I glanced over at my friend and her and said, "These guys are not real police", and started walking away towards the direction I had just come from. I shouted back to my girlfriend to "Just come with me" and her and my friend followed soon after.
The officer, I learned later was in the process of offering a low-ball deal of 1000 baht fine to my girlfriend
Now the officer was persistent, I'll give him that. He followed us all the way back to the skytrain but demanded nothing. I assumed he was in shock as 99% of farangs probably pay the fine on the spot and I can only speculate what he was doing. Maybe if he followed us I would buckle and have second thoughts.

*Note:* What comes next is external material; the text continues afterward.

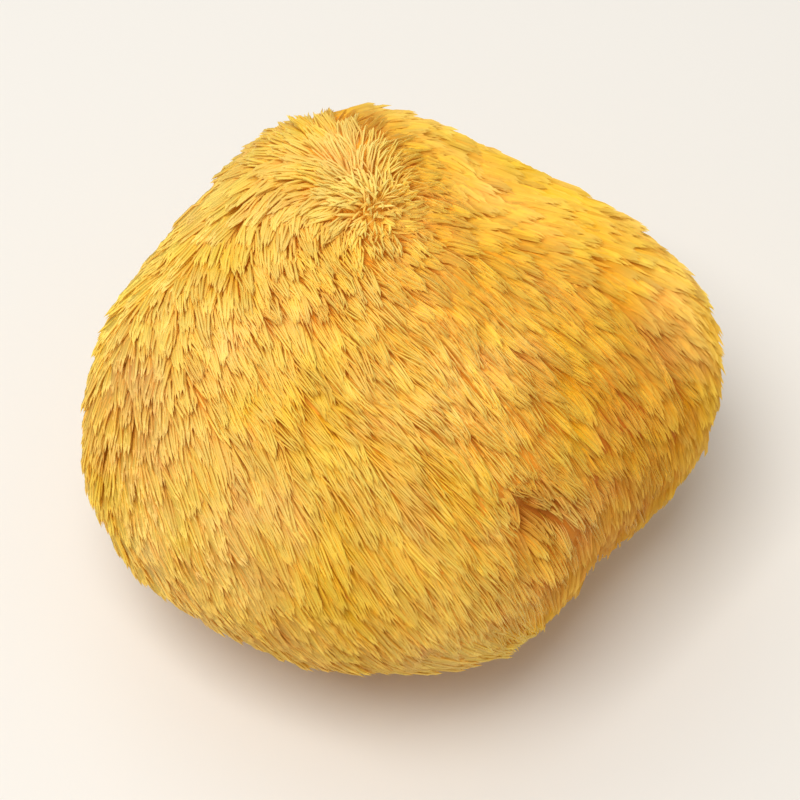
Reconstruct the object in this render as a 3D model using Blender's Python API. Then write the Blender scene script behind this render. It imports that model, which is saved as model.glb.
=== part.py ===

But at this point I knew for certain I was safe. If anything was going to happen it would have already at the shakedown shack with his partner or some display of authority when I called their bluff. I hope this helps out others. But to be safe, don't smoke near the main skytrain stations I have mentioned and be sure nobody is within shouting distance that looks official. And in general, don't smoke or you might have a tense little time waster on your hands which is inconvenient at best to address at anytime or anywhere in Bangkok.
I think the only issue I have with these officers is that some purport to being police – some around Sukhumvit soi 15 wear a black cap that has police embossed on it – so what are foreigners to think, given that the uniform looks similar to policemen too! At the same time, I think those who drop rubbish are asking for it, notwithstanding that trashcans can be awfully hard to find on the streets of Bangkok.